Phase transformation behavior and mechanical properties of NiTi shape memory alloys fabricated by directed laser deposition

Abstract

Directed laser deposition shows promise as a method for fabricating complex structure NiTi shape memory alloy parts in engineering, aerospace, automobile, and biomedical fields. The dislocation density has an impact on phase transformation behavior and mechanical properties of NiTi manufactured by directed laser deposition. In this work, NiTi samples were produced by directed laser deposition, and the mechanism of martensitic phase transformation and its interactions with dislocation density were revealed through molecular dynamics.

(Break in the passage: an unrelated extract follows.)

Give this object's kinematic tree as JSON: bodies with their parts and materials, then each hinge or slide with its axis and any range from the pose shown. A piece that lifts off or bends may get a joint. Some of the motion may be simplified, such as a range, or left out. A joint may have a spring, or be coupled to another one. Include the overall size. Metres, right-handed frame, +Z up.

Laser power and scanning speed are the main factors affecting dislocation density, the phase compositions of the samples are B2, B19′, and Ti2Ni phase, and the samples with dislocation density below 2 × 1015 m−2 show single-step B2–B19′ martensitic transformation, stress plateau and improved elongation, the samples with dislocation density above the value exhibit no significant transformation peak and no stress plateau. The movement of (100) twin planes and the growth of advantageous variants are observed in the simulation which can explain stress-induced martensitic reorientation and the stress plateau phenomenon. The bending test suggested that the sample under the optimal parameters has an 85 % recovery ratio within 8 % pre-strain.